「怖すぎてヤバい」松下由樹が“狂愛”の新境地 ドラマ「ディアマイベイビー-」でベテランマネジャー役怪演
俳優・松下由樹(56)が、主演のテレ東系ドラマ「ディアマイベイビー~私があなたを支配するまで~」(金曜、深夜0・12)で芸能事務所の“狂愛”マネジャーを演じ、新境地を開拓した。共演する野村康太(21)との濃厚キスシーンで話題を呼び、SNSでは「怪演だ!」「怖すぎてヤバい」などの声が上がったほど。15歳で映画「アイコ十六歳」でデビューしてから40年。今作での手応えを機に、俳優として今後、目指すべき道などを熱く語った。
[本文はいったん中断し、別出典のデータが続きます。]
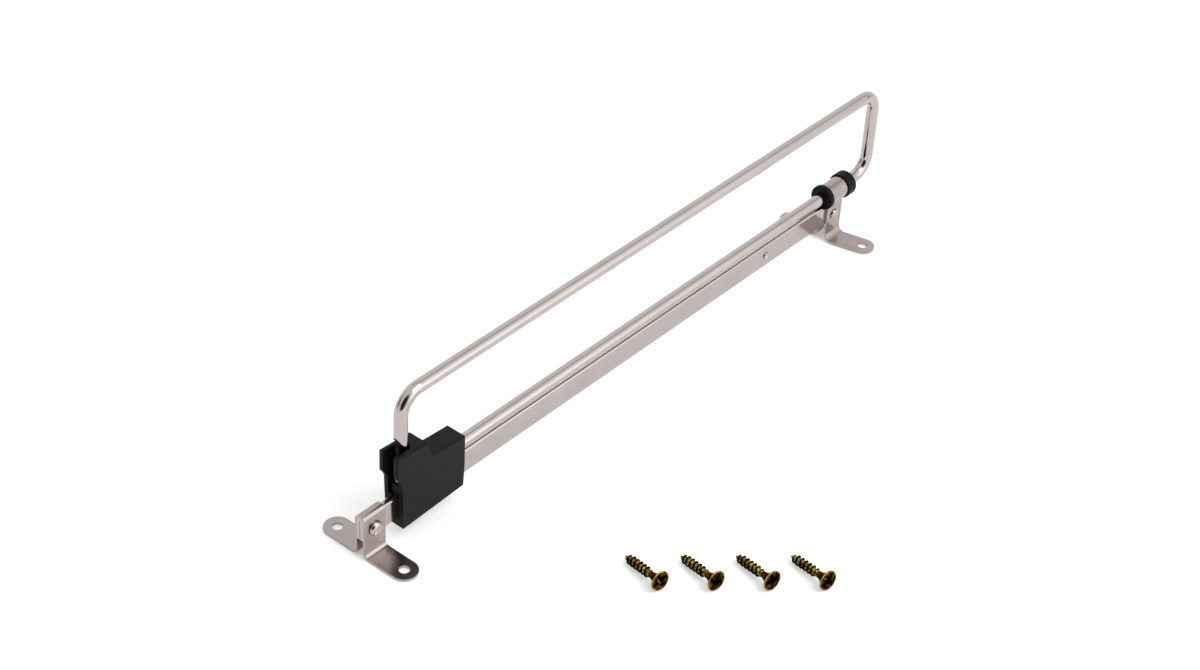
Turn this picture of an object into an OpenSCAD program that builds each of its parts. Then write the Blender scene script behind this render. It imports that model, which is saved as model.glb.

テレ東連続ドラマ初主演となった今作は、台本を読んで、喜びよりも驚きが大きかったという松下。役は自身が発掘した新人俳優に異常なほど執着し、次第に偏狂的な愛情を注いでいくベテランマネジャー。「過激な内容で、衝撃がすごく強かったので、この内容をどうしたらドラマとして面白くできるのだろうかというのが率直な感想でした」と振り返った。
自身の身近な業界のストーリーではあったが、頭の中を真っさらな状態にして役に傾倒した。「今の芸能界の実像や、こういうマネジャーさんがいるのかということも一切、想像もしなかった。相いれないキャラクターを、ドラマの中で仕上げたいと。その方が絶対に面白くなると思ったんです」とその理由を明かした。
積み上げた経験があるからこそ難しい役を演じられた。20代に初主演ドラマのTBS系「オイシーのがすき!」「想い出にかわるまで」など、男を略奪する特異な女性を演じてきた。「想い出に-」では姉の婚約者を奪う役で「皆さんから嫌われてましたけど、(当時、デビューから)10年近くたっていたので、嫌われてナンボだぐらいに思って演じていました。年月を重ねプラスになることはありますね」。今作でもSNSで「狂気過ぎてヤバい」など反響が大きい中でも、ドンと構えながら演じた。
第5話では野村演じる新人俳優のキス練習の相手として、野村と35歳差の濃厚なキスシーンを演じた。「この中で生きている登場人物としての動きに集中してみていただきたかった。自分っていうものを出していない」。ドラマの出来事の一つとして、野村と向き合ったという。
前代未聞の狂愛マネジャーを演じ、有意義な経験ができたと今後の俳優人生を見据える。「狂った愛などいろんな気持ちを巡らせましたけど、そこには年齢は関係ないなって思いました。まだまだ年齢で縛られる必要はないんだって思う気持ちが持てたので、役者としていろんなジャンルに挑戦したいと今回の作品を通して思うようになりました」と意気盛んに語る。
ドラマにとどまらず、昨年は舞台「熱海五郎一座 スマイル フォーエバー ~ちょいワル淑女と愛の魔法~」にも出演。「踊ったりするのはいいかなと思っています」といい、ウオーキングで健康維持を心がける。常にエネルギッシュな松下の、さらなる進化に注目だ。
◇松下 由樹(まつした・ゆき)1968年7月9日生まれ。愛知県出身。1983年に映画「アイコ十六歳」でデビュー。89年、ドラマ「オイシーのが好き!」で初主演。92年には映画「新・同棲時代」「波の数だけ抱きしめて」で日本アカデミー賞助演女優賞を受賞。主な出演作にドラマ「ナースのお仕事」、「週末婚」「大奥 第一章」など。